* [DATA]:
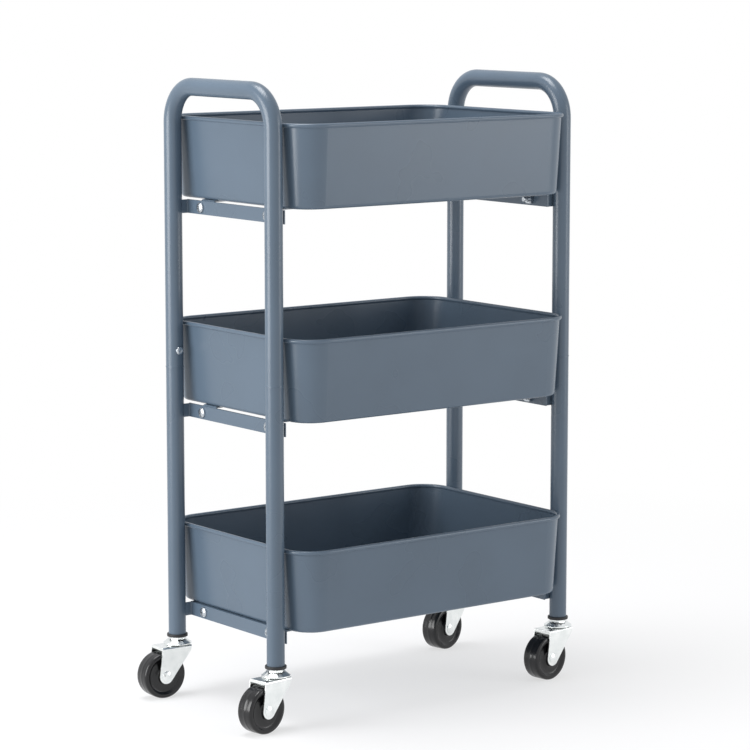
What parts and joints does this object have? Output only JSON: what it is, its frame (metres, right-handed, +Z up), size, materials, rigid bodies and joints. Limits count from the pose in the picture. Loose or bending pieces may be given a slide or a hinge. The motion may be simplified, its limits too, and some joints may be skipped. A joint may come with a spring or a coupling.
{
  "type": "rolling pantry cart",
  "caption": "Rolling kitchen cart: steel tube end frames with loop handles, pressed steel trays bolted between them, and swivel casters.",
  "frame": {"origin": "on the floor, under the middle of the cart's overall box with its casters trailing to -X; the frame's own middle is 15.25 mm towards +X", "axes": "+Z up, +X along the cart's length away from the trailing casters, +Y from its front to its rear"},
  "size_m": [0.4492, 0.258, 0.674],
  "materials": {
    "powder_coated_steel": "satin slate-blue powder coat",
    "zinc_hardware": "bright zinc plate",
    "plated_caster": "bright plated pressed steel",
    "bearing_steel": "ground",
    "socket_plastic": "moulded",
    "wheel_plastic": "satin moulded"
  },
  "bodies": {
    "frame": {"bottom_tray": "powder_coated_steel", "bottom_tray_bolts": "zinc_hardware", "bottom_tray_nuts": "zinc_hardware", "left_bottom_crossbar": "powder_coated_steel", "left_bottom_tray_bracket": "powder_coated_steel", "left_front_lower_post": "powder_coated_steel", "left_front_race_cup": "plated_caster", "left_front_socket": "socket_plastic", "left_front_stem": "plated_caster", "left_middle_crossbar": "powder_coated_steel", "left_middle_tray_bracket": "powder_coated_steel", "left_rear_lower_post": "powder_coated_steel", "left_rear_race_cup": "plated_caster", "left_rear_socket": "socket_plastic", "left_rear_stem": "plated_caster", "left_top_crossbar": "powder_coated_steel", "left_top_tray_bracket": "powder_coated_steel", "left_upper_frame": "powder_coated_steel", "middle_tray": "powder_coated_steel", "middle_tray_bolts": "zinc_hardware", "middle_tray_nuts": "zinc_hardware", "right_bottom_crossbar": "powder_coated_steel", "right_bottom_tray_bracket": "powder_coated_steel", "right_front_lower_post": "powder_coated_steel", "right_front_race_cup": "plated_caster", "right_front_socket": "socket_plastic", "right_front_stem": "plated_caster", "right_middle_crossbar": "powder_coated_steel", "right_middle_tray_bracket": "powder_coated_steel", "right_rear_lower_post": "powder_coated_steel", "right_rear_race_cup": "plated_caster", "right_rear_socket": "socket_plastic", "right_rear_stem": "plated_caster", "right_top_crossbar": "powder_coated_steel", "right_top_tray_bracket": "powder_coated_steel", "right_upper_frame": "powder_coated_steel", "seam_screws": "zinc_hardware", "top_tray": "powder_coated_steel", "top_tray_bolts": "zinc_hardware", "top_tray_nuts": "zinc_hardware"},
    "left_front_caster": {"left_front_fork": "plated_caster", "left_front_axle": "plated_caster", "left_front_race_balls": "bearing_steel"},
    "left_front_wheel": {"left_front_wheel": "wheel_plastic"},
    "left_rear_caster": {"left_rear_fork": "plated_caster", "left_rear_axle": "plated_caster", "left_rear_race_balls": "bearing_steel"},
    "left_rear_wheel": {"left_rear_wheel": "wheel_plastic"},
    "right_front_caster": {"right_front_fork": "plated_caster", "right_front_axle": "plated_caster", "right_front_race_balls": "bearing_steel"},
    "right_front_wheel": {"right_front_wheel": "wheel_plastic"},
    "right_rear_caster": {"right_rear_fork": "plated_caster", "right_rear_axle": "plated_caster", "right_rear_race_balls": "bearing_steel"},
    "right_rear_wheel": {"right_rear_wheel": "wheel_plastic"}
  },
  "joints": [
    {"name": "left_front_swivel", "type": "hinge", "parent": "frame", "child": "left_front_caster", "pos_m": [-0.17825, -0.09325, 0.0565], "axis": [0, 0, 1], "continuous": true},
    {"name": "left_front_roll", "type": "hinge", "parent": "left_front_caster", "child": "left_front_wheel", "pos_m": [-0.19905, -0.09617, 0.025], "axis": [-0.1392, 0.9903, 0], "continuous": true},
    {"name": "left_rear_swivel", "type": "hinge", "parent": "frame", "child": "left_rear_caster", "pos_m": [-0.17825, 0.09325, 0.0565], "axis": [0, 0, 1], "continuous": true},
    {"name": "left_rear_roll", "type": "hinge", "parent": "left_rear_caster", "child": "left_rear_wheel", "pos_m": [-0.19922, 0.09435, 0.025], "axis": [0.0523, 0.9986, 0], "continuous": true},
    {"name": "right_front_swivel", "type": "hinge", "parent": "frame", "child": "right_front_caster", "pos_m": [0.20875, -0.09325, 0.0565], "axis": [0, 0, 1], "continuous": true},
    {"name": "right_front_roll", "type": "hinge", "parent": "right_front_caster", "child": "right_front_wheel", "pos_m": [0.18791, -0.09581, 0.025], "axis": [-0.1219, 0.9925, 0], "continuous": true},
    {"name": "right_rear_swivel", "type": "hinge", "parent": "frame", "child": "right_rear_caster", "pos_m": [0.20875, 0.09325, 0.0565], "axis": [0, 0, 1], "continuous": true},
    {"name": "right_rear_roll", "type": "hinge", "parent": "right_rear_caster", "child": "right_rear_wheel", "pos_m": [0.18814, 0.08924, 0.025], "axis": [-0.1908, 0.9816, 0], "continuous": true}
  ]
}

* [TASK TO CARRY OUT]:
All of the data needs to be reproduced exactly, with no line missing.

* [EXERCISE RESPONSE]:
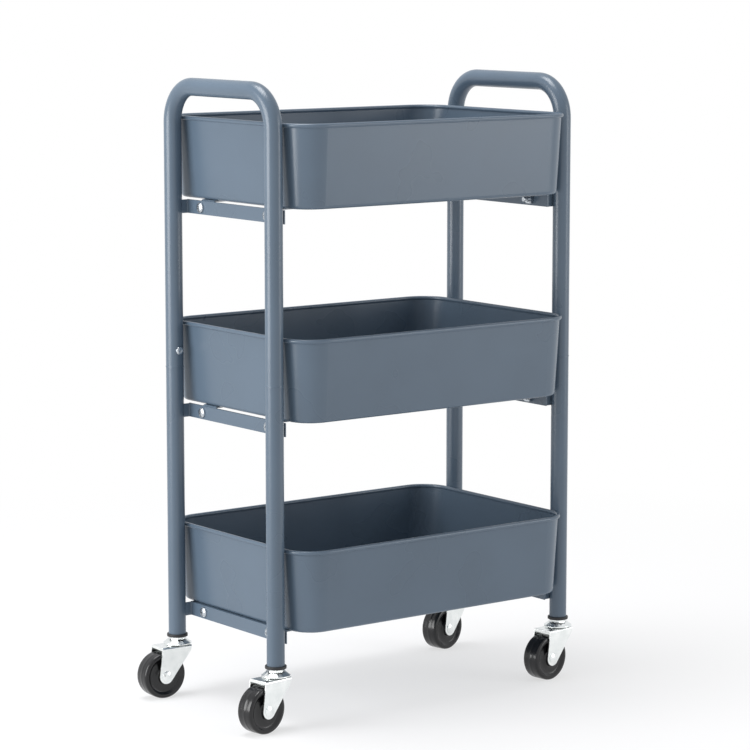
What parts and joints does this object have? Output only JSON: what it is, its frame (metres, right-handed, +Z up), size, materials, rigid bodies and joints. Limits count from the pose in the picture. Loose or bending pieces may be given a slide or a hinge. The motion may be simplified, its limits too, and some joints may be skipped. A joint may come with a spring or a coupling.
{
  "type": "rolling pantry cart",
  "caption": "Rolling kitchen cart: steel tube end frames with loop handles, pressed steel trays bolted between them, and swivel casters.",
  "frame": {"origin": "on the floor, under the middle of the cart's overall box with its casters trailing to -X; the frame's own middle is 15.25 mm towards +X", "axes": "+Z up, +X along the cart's length away from the trailing casters, +Y from its front to its rear"},
  "size_m": [0.4492, 0.258, 0.674],
  "materials": {
    "powder_coated_steel": "satin slate-blue powder coat",
    "zinc_hardware": "bright zinc plate",
    "plated_caster": "bright plated pressed steel",
    "bearing_steel": "ground",
    "socket_plastic": "moulded",
    "wheel_plastic": "satin moulded"
  },
  "bodies": {
    "frame": {"bottom_tray": "powder_coated_steel", "bottom_tray_bolts": "zinc_hardware", "bottom_tray_nuts": "zinc_hardware", "left_bottom_crossbar": "powder_coated_steel", "left_bottom_tray_bracket": "powder_coated_steel", "left_front_lower_post": "powder_coated_steel", "left_front_race_cup": "plated_caster", "left_front_socket": "socket_plastic", "left_front_stem": "plated_caster", "left_middle_crossbar": "powder_coated_steel", "left_middle_tray_bracket": "powder_coated_steel", "left_rear_lower_post": "powder_coated_steel", "left_rear_race_cup": "plated_caster", "left_rear_socket": "socket_plastic", "left_rear_stem": "plated_caster", "left_top_crossbar": "powder_coated_steel", "left_top_tray_bracket": "powder_coated_steel", "left_upper_frame": "powder_coated_steel", "middle_tray": "powder_coated_steel", "middle_tray_bolts": "zinc_hardware", "middle_tray_nuts": "zinc_hardware", "right_bottom_crossbar": "powder_coated_steel", "right_bottom_tray_bracket": "powder_coated_steel", "right_front_lower_post": "powder_coated_steel", "right_front_race_cup": "plated_caster", "right_front_socket": "socket_plastic", "right_front_stem": "plated_caster", "right_middle_crossbar": "powder_coated_steel", "right_middle_tray_bracket": "powder_coated_steel", "right_rear_lower_post": "powder_coated_steel", "right_rear_race_cup": "plated_caster", "right_rear_socket": "socket_plastic", "right_rear_stem": "plated_caster", "right_top_crossbar": "powder_coated_steel", "right_top_tray_bracket": "powder_coated_steel", "right_upper_frame": "powder_coated_steel", "seam_screws": "zinc_hardware", "top_tray": "powder_coated_steel", "top_tray_bolts": "zinc_hardware", "top_tray_nuts": "zinc_hardware"},
    "left_front_caster": {"left_front_fork": "plated_caster", "left_front_axle": "plated_caster", "left_front_race_balls": "bearing_steel"},
    "left_front_wheel": {"left_front_wheel": "wheel_plastic"},
    "left_rear_caster": {"left_rear_fork": "plated_caster", "left_rear_axle": "plated_caster", "left_rear_race_balls": "bearing_steel"},
    "left_rear_wheel": {"left_rear_wheel": "wheel_plastic"},
    "right_front_caster": {"right_front_fork": "plated_caster", "right_front_axle": "plated_caster", "right_front_race_balls": "bearing_steel"},
    "right_front_wheel": {"right_front_wheel": "wheel_plastic"},
    "right_rear_caster": {"right_rear_fork": "plated_caster", "right_rear_axle": "plated_caster", "right_rear_race_balls": "bearing_steel"},
    "right_rear_wheel": {"right_rear_wheel": "wheel_plastic"}
  },
  "joints": [
    {"name": "left_front_swivel", "type": "hinge", "parent": "frame", "child": "left_front_caster", "pos_m": [-0.17825, -0.09325, 0.0565], "axis": [0, 0, 1], "continuous": true},
    {"name": "left_front_roll", "type": "hinge", "parent": "left_front_caster", "child": "left_front_wheel", "pos_m": [-0.19905, -0.09617, 0.025], "axis": [-0.1392, 0.9903, 0], "continuous": true},
    {"name": "left_rear_swivel", "type": "hinge", "parent": "frame", "child": "left_rear_caster", "pos_m": [-0.17825, 0.09325, 0.0565], "axis": [0, 0, 1], "continuous": true},
    {"name": "left_rear_roll", "type": "hinge", "parent": "left_rear_caster", "child": "left_rear_wheel", "pos_m": [-0.19922, 0.09435, 0.025], "axis": [0.0523, 0.9986, 0], "continuous": true},
    {"name": "right_front_swivel", "type": "hinge", "parent": "frame", "child": "right_front_caster", "pos_m": [0.20875, -0.09325, 0.0565], "axis": [0, 0, 1], "continuous": true},
    {"name": "right_front_roll", "type": "hinge", "parent": "right_front_caster", "child": "right_front_wheel", "pos_m": [0.18791, -0.09581, 0.025], "axis": [-0.1219, 0.9925, 0], "continuous": true},
    {"name": "right_rear_swivel", "type": "hinge", "parent": "frame", "child": "right_rear_caster", "pos_m": [0.20875, 0.09325, 0.0565], "axis": [0, 0, 1], "continuous": true},
    {"name": "right_rear_roll", "type": "hinge", "parent": "right_rear_caster", "child": "right_rear_wheel", "pos_m": [0.18814, 0.08924, 0.025], "axis": [-0.1908, 0.9816, 0], "continuous": true}
  ]
}